[begin Provided data]

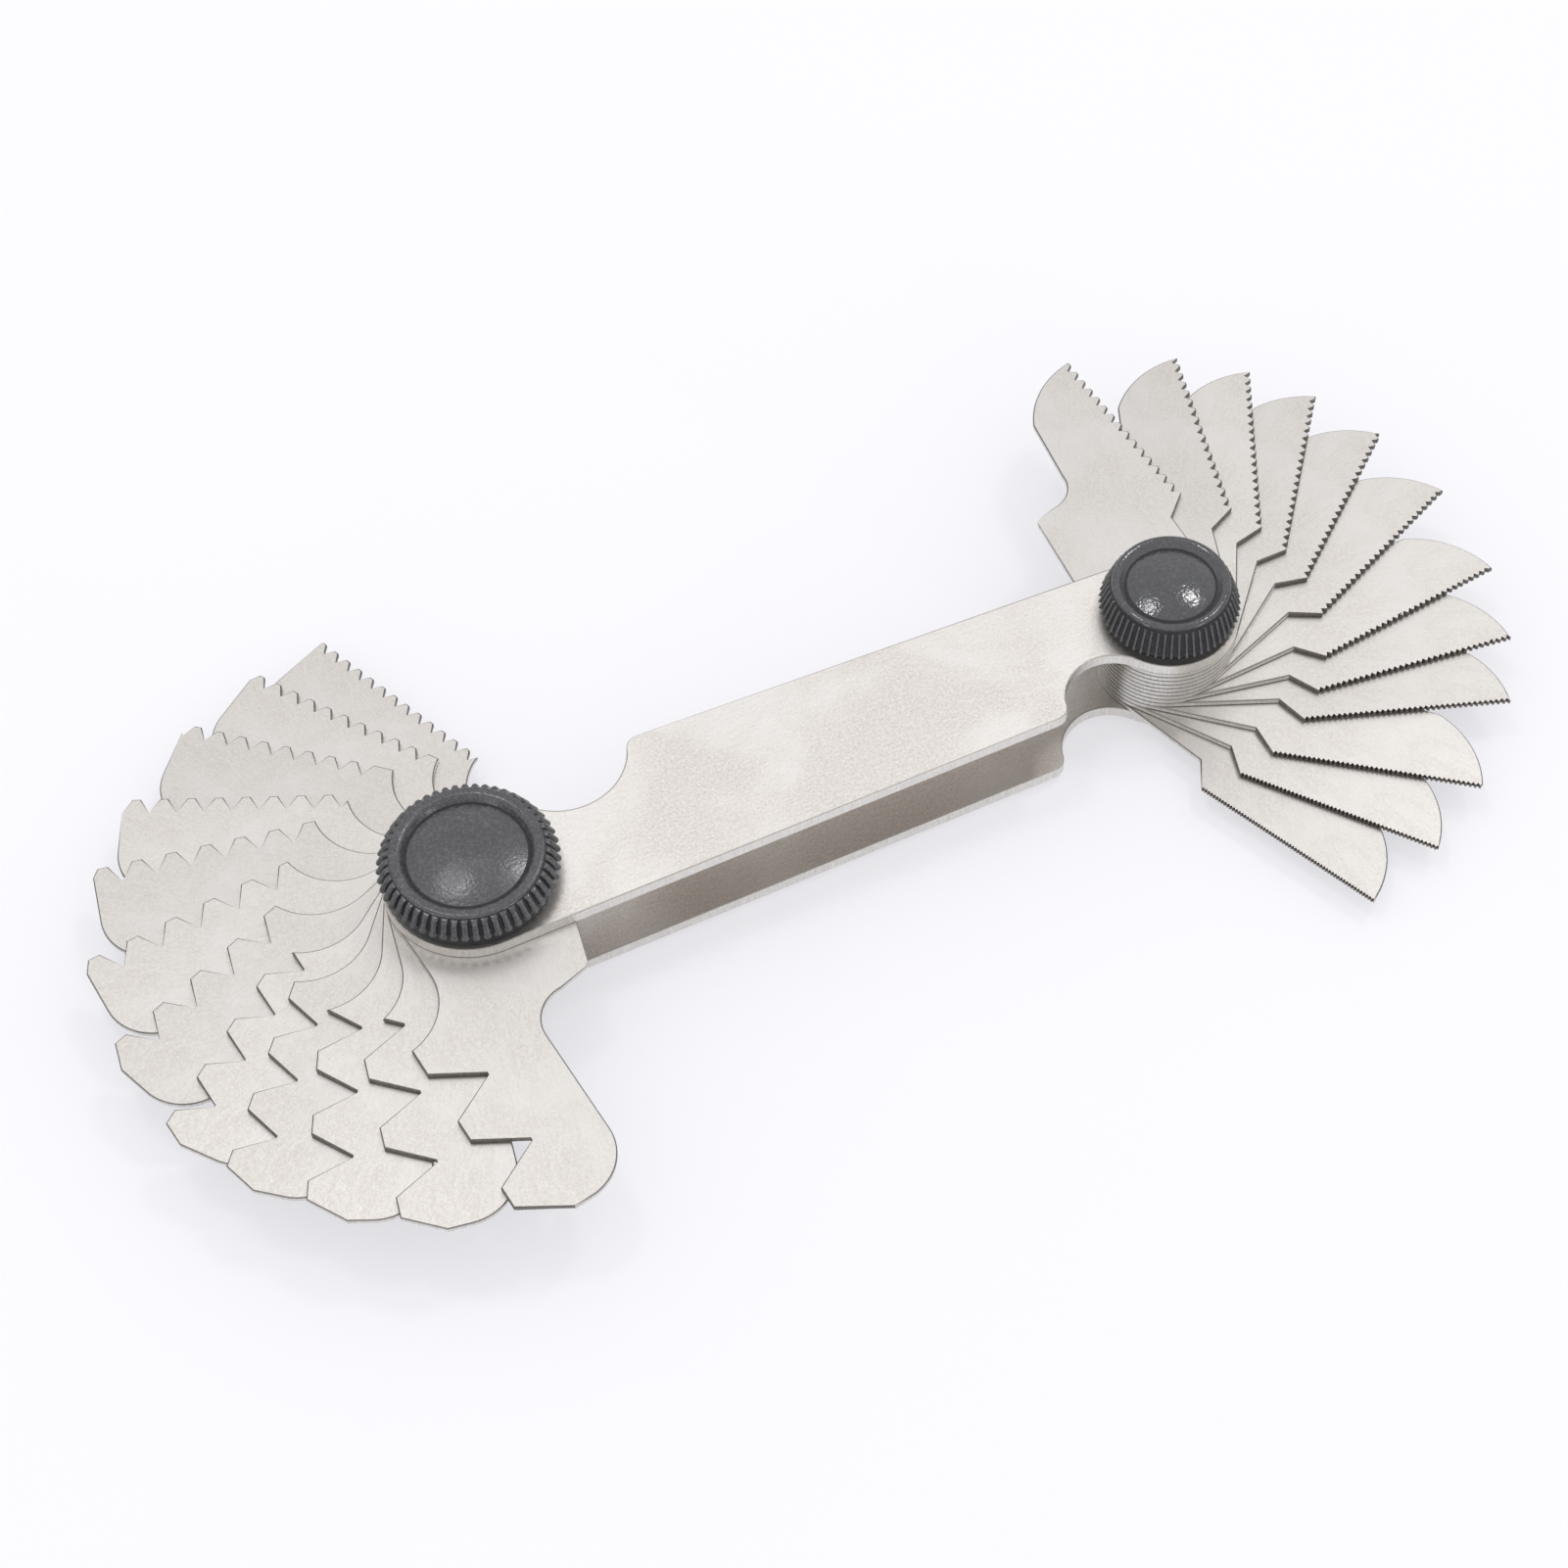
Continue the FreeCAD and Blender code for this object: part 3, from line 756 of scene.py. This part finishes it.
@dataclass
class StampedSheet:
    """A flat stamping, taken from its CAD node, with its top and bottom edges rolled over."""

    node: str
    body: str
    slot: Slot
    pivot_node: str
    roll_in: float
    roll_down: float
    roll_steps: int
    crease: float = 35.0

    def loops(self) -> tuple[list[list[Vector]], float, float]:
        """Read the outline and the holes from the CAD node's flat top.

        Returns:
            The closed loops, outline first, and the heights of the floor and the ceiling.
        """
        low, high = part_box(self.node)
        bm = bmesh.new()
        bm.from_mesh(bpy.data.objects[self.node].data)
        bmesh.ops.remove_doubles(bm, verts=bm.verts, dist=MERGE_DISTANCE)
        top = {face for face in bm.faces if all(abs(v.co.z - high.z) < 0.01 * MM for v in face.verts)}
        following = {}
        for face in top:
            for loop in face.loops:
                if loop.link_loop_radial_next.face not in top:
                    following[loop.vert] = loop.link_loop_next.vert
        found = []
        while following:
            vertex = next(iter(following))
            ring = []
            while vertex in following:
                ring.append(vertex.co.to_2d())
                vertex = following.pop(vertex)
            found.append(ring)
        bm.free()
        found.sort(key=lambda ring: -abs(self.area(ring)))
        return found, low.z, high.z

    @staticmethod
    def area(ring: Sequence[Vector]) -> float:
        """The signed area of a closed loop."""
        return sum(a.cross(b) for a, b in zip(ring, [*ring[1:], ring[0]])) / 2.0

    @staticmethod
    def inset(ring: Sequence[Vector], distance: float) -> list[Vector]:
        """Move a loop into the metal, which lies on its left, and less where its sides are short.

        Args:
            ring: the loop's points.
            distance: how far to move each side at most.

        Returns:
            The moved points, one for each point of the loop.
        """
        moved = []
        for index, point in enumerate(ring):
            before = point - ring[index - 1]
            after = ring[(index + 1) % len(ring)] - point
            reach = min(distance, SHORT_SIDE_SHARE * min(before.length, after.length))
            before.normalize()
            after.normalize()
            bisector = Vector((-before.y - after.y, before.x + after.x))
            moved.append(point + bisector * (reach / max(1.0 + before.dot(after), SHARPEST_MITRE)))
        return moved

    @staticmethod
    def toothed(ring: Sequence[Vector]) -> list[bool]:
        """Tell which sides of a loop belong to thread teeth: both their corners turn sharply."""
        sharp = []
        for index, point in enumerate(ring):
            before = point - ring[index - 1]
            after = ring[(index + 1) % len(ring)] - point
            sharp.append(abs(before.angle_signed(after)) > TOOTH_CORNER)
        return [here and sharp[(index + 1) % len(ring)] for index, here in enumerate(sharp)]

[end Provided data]

• _Task description_: All of the material above needs to be copied exactly.

• _Task result_:
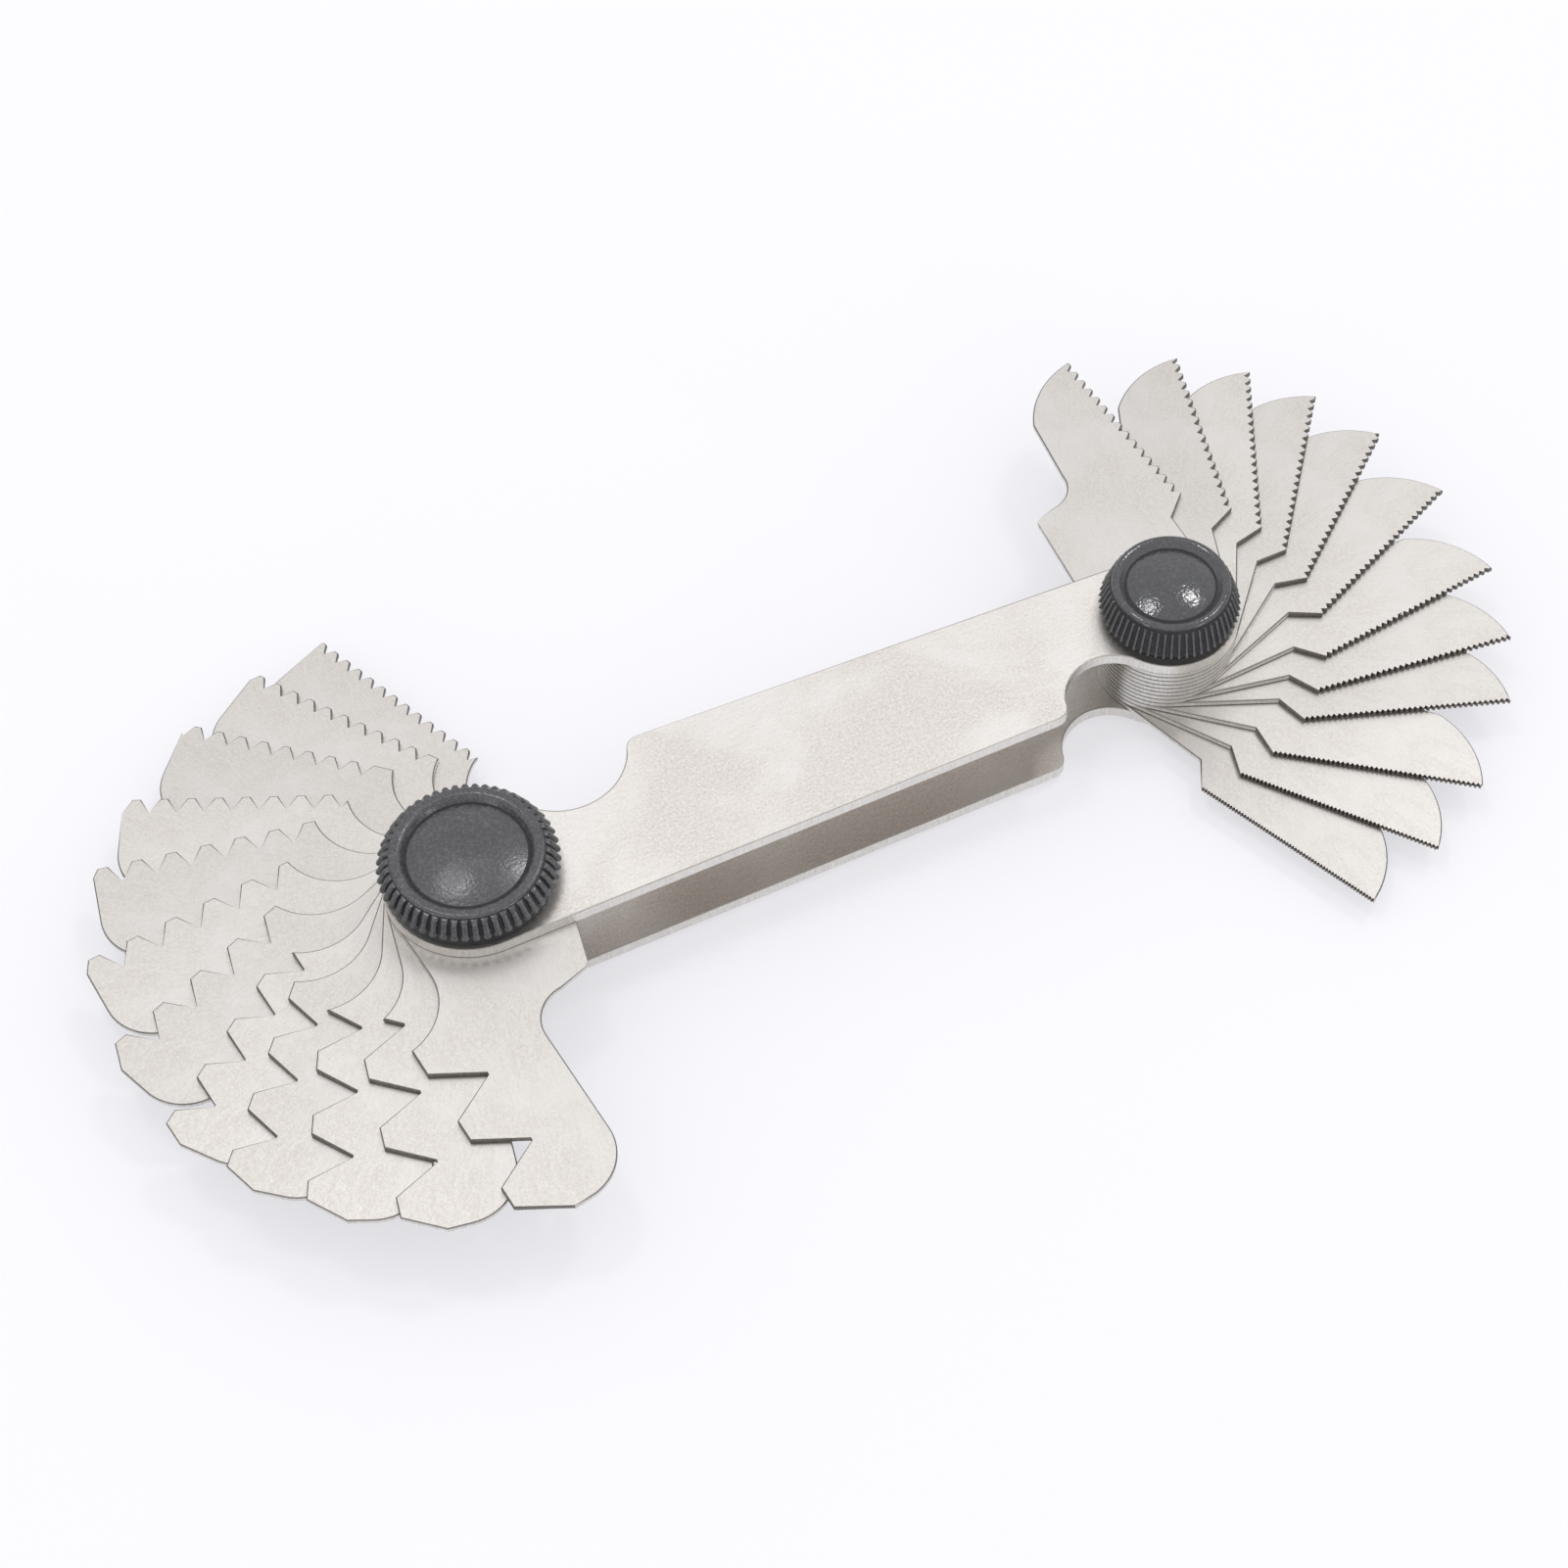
Continue the FreeCAD and Blender code for this object: part 3, from line 756 of scene.py. This part finishes it.
@dataclass
class StampedSheet:
    """A flat stamping, taken from its CAD node, with its top and bottom edges rolled over."""

    node: str
    body: str
    slot: Slot
    pivot_node: str
    roll_in: float
    roll_down: float
    roll_steps: int
    crease: float = 35.0

    def loops(self) -> tuple[list[list[Vector]], float, float]:
        """Read the outline and the holes from the CAD node's flat top.

        Returns:
            The closed loops, outline first, and the heights of the floor and the ceiling.
        """
        low, high = part_box(self.node)
        bm = bmesh.new()
        bm.from_mesh(bpy.data.objects[self.node].data)
        bmesh.ops.remove_doubles(bm, verts=bm.verts, dist=MERGE_DISTANCE)
        top = {face for face in bm.faces if all(abs(v.co.z - high.z) < 0.01 * MM for v in face.verts)}
        following = {}
        for face in top:
            for loop in face.loops:
                if loop.link_loop_radial_next.face not in top:
                    following[loop.vert] = loop.link_loop_next.vert
        found = []
        while following:
            vertex = next(iter(following))
            ring = []
            while vertex in following:
                ring.append(vertex.co.to_2d())
                vertex = following.pop(vertex)
            found.append(ring)
        bm.free()
        found.sort(key=lambda ring: -abs(self.area(ring)))
        return found, low.z, high.z

    @staticmethod
    def area(ring: Sequence[Vector]) -> float:
        """The signed area of a closed loop."""
        return sum(a.cross(b) for a, b in zip(ring, [*ring[1:], ring[0]])) / 2.0

    @staticmethod
    def inset(ring: Sequence[Vector], distance: float) -> list[Vector]:
        """Move a loop into the metal, which lies on its left, and less where its sides are short.

        Args:
            ring: the loop's points.
            distance: how far to move each side at most.

        Returns:
            The moved points, one for each point of the loop.
        """
        moved = []
        for index, point in enumerate(ring):
            before = point - ring[index - 1]
            after = ring[(index + 1) % len(ring)] - point
            reach = min(distance, SHORT_SIDE_SHARE * min(before.length, after.length))
            before.normalize()
            after.normalize()
            bisector = Vector((-before.y - after.y, before.x + after.x))
            moved.append(point + bisector * (reach / max(1.0 + before.dot(after), SHARPEST_MITRE)))
        return moved

    @staticmethod
    def toothed(ring: Sequence[Vector]) -> list[bool]:
        """Tell which sides of a loop belong to thread teeth: both their corners turn sharply."""
        sharp = []
        for index, point in enumerate(ring):
            before = point - ring[index - 1]
            after = ring[(index + 1) % len(ring)] - point
            sharp.append(abs(before.angle_signed(after)) > TOOTH_CORNER)
        return [here and sharp[(index + 1) % len(ring)] for index, here in enumerate(sharp)]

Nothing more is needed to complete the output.